L'Amour chanté avec Diana Damrau au Festival Enescu de Bucarest
Le Festival musical biennal de Bucarest, célébrant le nom et l'œuvre de George Enescu, est depuis sa création le point de croisement des forces musicales locales et internationales. Or, ce n'est que récemment que ce Festival devint le passage obligé des plus grands orchestres européens et solistes mondiaux. C'est le cas de l'Orchestre philharmonique de chambre de Brême et de la soprano allemande Diana Damrau. Cette dernière se présente pour la deuxième fois d'affilée, après son début roumain en 2019 auprès du harpiste Xavier de Maistre. Aujourd'hui comme alors, elle chante son répertoire de prédilection : le Lied allemand, cette fois les Chants d'amour (Liebeslieder) de Richard Strauss qu'elle avait autrefois gravés (chez Warner Classics).
Damrau insuffle beaucoup de douceur dans ces mélodies tendres et lyriques. Cette symbiose de la musique et de la poésie figure au cœur de son approche. La prononciation de l'allemand est naturelle, intelligible et habilement articulée, avec une sensibilité musicale singulière. La sonorité est légère et claire, mais peut se permettre de dégager une pâture vocale plus épaisse et retentissante dans les moments d'emphase de la dramaturgie des chants.
Malgré ces éclats de robustesse, sa voix de colorature reste cependant mince, au détriment de l'équilibre sonore avec l'orchestre, dont elle ne parvient pas à se démarquer nettement. Cette disproportion aurait été moins évidente si Damrau était accompagnée au piano (plusieurs versions existantes en témoignent). Néanmoins, elle est pleinement investie musicalement et livre une prestation convaincue et haute en couleurs (notamment Allerseelen - Toussaint). Les aigus fragiles et vibrants dans les sections piano (Wiegenlied - Berceuse) ne desservent pas sa performance globale.
Pour bis, elle chante Morgen (Demain) avec la délicatesse d'une émission et d'une expression très dosées, en dépit de quelques notes et passages forcés et moins maîtrisés.

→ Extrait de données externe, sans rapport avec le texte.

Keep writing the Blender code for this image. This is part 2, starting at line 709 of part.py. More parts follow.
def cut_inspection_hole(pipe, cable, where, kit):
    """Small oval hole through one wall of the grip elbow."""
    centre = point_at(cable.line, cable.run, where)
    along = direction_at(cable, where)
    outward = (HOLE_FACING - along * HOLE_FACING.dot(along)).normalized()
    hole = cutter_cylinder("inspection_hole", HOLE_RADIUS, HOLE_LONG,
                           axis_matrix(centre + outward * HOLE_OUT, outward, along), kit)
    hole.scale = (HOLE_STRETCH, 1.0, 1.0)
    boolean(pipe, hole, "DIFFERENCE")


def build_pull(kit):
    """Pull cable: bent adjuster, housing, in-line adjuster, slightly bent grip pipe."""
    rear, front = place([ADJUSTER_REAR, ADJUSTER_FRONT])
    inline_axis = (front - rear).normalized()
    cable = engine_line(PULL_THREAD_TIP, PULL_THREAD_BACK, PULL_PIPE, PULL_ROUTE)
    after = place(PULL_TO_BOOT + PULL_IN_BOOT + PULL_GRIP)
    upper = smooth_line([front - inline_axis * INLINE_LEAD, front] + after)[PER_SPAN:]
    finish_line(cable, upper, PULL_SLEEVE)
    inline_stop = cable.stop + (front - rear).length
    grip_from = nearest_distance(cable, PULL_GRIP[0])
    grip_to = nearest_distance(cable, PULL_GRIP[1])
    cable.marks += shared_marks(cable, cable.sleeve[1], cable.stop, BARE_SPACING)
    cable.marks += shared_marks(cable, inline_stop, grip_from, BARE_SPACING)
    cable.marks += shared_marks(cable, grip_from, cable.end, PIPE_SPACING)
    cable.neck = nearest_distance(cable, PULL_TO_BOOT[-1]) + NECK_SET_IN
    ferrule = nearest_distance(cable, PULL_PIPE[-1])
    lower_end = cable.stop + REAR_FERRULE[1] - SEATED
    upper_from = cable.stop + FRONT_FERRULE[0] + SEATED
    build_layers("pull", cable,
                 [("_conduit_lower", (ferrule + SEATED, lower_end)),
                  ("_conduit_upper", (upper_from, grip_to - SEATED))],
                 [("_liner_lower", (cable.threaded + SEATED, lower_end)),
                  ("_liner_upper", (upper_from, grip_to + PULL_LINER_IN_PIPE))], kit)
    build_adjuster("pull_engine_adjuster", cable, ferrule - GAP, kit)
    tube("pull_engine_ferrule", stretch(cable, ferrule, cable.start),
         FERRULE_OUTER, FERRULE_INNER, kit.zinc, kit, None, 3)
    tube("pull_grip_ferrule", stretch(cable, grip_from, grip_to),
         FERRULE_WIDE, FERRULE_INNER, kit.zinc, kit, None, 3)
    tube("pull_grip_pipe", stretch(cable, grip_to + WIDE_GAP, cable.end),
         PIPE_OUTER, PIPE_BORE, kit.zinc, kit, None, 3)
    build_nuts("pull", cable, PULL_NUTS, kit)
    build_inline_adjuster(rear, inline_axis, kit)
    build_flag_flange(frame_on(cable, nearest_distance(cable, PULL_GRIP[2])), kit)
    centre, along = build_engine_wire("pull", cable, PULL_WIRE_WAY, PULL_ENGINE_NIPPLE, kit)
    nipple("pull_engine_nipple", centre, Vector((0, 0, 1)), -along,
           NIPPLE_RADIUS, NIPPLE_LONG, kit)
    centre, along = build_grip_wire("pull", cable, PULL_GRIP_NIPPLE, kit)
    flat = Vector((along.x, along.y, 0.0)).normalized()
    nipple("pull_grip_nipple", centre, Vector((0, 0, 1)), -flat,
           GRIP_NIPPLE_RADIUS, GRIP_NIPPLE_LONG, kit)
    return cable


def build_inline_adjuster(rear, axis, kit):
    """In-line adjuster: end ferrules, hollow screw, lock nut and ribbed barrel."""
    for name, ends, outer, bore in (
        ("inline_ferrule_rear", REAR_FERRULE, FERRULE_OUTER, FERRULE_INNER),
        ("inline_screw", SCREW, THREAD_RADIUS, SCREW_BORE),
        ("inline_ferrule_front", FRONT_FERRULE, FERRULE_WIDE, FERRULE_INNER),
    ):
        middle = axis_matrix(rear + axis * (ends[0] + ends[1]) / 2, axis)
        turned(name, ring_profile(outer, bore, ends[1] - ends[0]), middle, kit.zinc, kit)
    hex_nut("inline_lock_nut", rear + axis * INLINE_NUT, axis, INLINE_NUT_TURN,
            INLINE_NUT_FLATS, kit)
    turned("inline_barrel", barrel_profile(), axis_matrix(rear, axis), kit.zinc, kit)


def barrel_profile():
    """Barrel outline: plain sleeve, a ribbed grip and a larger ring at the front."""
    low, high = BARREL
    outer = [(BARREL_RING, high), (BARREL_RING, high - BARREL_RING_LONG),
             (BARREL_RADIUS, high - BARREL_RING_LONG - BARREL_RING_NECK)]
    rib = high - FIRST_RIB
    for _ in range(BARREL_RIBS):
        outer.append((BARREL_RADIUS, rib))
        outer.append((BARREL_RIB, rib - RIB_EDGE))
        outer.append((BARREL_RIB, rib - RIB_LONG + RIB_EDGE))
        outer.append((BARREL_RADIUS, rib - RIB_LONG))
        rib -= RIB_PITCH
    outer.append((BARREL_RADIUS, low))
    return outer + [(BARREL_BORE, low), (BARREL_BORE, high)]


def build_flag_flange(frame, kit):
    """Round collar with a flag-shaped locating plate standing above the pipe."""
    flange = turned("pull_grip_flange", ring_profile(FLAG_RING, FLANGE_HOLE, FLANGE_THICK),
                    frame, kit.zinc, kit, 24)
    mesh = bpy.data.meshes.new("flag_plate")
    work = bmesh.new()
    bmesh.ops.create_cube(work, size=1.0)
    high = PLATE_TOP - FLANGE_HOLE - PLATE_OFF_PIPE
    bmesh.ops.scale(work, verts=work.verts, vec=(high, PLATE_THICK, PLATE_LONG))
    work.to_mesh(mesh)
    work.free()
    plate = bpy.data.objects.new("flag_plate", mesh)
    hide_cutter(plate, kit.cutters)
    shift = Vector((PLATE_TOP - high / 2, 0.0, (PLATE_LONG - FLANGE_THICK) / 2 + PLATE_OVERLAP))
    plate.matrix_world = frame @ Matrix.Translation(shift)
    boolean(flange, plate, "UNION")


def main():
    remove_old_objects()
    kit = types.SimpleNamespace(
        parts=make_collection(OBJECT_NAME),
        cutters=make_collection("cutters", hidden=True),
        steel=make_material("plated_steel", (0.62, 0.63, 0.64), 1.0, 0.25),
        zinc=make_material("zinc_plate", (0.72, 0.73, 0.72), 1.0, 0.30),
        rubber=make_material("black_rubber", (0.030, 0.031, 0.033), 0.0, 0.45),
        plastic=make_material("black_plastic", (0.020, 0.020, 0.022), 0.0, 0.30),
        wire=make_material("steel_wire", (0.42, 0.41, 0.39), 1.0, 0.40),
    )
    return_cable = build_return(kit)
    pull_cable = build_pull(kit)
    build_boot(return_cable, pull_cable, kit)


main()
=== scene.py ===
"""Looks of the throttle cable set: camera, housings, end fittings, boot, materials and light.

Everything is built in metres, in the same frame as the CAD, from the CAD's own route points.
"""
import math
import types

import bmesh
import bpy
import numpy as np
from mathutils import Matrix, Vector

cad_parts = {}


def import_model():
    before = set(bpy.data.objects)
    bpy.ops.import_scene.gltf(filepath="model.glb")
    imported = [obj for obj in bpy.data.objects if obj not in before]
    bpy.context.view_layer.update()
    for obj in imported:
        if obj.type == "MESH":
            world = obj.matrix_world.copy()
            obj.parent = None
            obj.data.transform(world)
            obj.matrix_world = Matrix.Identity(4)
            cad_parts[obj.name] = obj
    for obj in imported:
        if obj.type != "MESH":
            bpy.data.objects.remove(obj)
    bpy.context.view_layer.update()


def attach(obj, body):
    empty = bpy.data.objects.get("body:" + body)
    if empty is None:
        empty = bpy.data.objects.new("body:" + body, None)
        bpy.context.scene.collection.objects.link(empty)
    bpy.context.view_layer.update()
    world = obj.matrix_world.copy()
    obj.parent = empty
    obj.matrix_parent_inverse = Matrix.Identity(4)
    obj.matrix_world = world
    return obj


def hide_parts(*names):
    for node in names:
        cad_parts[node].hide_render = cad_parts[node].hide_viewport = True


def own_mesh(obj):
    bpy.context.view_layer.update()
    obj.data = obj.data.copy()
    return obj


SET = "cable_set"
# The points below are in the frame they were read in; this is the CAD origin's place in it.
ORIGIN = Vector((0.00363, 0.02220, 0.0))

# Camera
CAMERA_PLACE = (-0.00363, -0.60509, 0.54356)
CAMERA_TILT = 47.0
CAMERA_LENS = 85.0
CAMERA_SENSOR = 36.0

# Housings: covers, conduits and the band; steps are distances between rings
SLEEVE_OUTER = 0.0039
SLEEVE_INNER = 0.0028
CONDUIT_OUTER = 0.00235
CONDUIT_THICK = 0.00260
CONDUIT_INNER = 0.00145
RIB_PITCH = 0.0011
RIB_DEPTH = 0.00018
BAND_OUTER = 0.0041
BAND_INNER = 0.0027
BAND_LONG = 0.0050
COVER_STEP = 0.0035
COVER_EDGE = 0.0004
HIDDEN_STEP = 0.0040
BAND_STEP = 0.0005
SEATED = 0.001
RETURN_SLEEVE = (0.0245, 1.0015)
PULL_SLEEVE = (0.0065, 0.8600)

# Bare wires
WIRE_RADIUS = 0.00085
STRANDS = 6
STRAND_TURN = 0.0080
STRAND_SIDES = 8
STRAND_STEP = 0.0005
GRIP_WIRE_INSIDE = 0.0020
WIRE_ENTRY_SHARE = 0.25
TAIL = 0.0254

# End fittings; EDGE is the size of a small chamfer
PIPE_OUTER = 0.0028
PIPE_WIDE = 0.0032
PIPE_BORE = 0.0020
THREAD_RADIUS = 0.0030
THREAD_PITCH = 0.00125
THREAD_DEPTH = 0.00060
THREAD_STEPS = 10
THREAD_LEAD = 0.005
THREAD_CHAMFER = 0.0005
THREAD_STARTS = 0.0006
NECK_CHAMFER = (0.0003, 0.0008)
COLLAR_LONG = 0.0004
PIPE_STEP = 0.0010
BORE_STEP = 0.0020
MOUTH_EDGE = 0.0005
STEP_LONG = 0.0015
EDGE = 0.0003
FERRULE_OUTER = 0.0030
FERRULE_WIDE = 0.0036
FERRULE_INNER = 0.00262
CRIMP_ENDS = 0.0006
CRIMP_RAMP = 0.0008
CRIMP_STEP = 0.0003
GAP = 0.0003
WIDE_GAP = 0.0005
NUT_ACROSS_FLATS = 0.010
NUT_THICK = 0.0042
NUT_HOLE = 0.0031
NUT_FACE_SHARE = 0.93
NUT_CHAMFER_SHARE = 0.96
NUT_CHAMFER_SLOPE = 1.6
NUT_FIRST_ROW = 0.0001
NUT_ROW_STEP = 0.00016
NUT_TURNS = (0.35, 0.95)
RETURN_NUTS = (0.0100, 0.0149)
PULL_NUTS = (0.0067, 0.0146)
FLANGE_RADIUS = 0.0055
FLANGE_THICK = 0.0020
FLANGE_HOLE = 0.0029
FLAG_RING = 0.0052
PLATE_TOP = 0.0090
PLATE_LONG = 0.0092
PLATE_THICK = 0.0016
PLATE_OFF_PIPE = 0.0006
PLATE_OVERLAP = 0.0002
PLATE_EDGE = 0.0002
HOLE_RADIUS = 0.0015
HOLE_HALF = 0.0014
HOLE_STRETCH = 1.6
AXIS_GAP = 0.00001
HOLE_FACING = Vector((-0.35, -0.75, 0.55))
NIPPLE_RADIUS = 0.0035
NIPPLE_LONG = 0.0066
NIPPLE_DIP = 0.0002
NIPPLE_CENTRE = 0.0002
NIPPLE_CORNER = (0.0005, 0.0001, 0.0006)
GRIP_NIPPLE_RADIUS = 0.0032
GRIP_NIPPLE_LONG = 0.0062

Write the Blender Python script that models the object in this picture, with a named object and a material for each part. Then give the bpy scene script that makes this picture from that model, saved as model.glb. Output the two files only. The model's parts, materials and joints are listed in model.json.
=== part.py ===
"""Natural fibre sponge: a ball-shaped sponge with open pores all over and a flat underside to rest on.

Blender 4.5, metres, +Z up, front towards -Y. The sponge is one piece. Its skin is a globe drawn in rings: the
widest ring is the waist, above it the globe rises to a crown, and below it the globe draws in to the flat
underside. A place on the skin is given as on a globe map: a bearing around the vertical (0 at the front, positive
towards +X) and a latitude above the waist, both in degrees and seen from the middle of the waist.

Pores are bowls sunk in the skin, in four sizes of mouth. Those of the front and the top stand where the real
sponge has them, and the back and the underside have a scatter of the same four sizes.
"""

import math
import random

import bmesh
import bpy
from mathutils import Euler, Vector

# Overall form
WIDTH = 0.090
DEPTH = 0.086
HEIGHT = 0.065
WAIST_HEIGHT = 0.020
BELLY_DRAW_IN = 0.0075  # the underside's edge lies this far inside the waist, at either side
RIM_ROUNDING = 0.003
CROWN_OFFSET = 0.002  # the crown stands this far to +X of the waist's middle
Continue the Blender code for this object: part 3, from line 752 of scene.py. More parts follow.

L'Orchestre philharmonique de chambre de Brême est dirigé par un Jérémie Rhorer enthousiaste et dynamique. Ses gestes sont rigoureux et précis, ce que les instrumentistes adoptent et traduisent en un son massif et germanique dans la Troisième Symphonie de Tchaïkovski. Les cordes se distinguent en ce concert qui les met en valeur dans les Métamorphoses de Strauss, développant graduellement, à travers les variations, un fil harmonique et contrapuntique complexe et multicouche. Les échanges et contrastes subtils de pizzicati, joints par les fines lignes mélodiques entre les cordes et l'unité solide des violons pour Tchaïkovski distinguent encore davantage cette section orchestrale. Les flûtes et bassons sont suaves et mélodieux, les cors un peu déréglés, alors que les tutti sont énergiques et puissants.
Le public ne manque pas de saluer chaleureusement les musiciens à l'issue de concert de cet après-midi, surtout Diana Damrau qui se voit offrir plusieurs bouquets de fleurs par les organisateurs et ses admirateurs.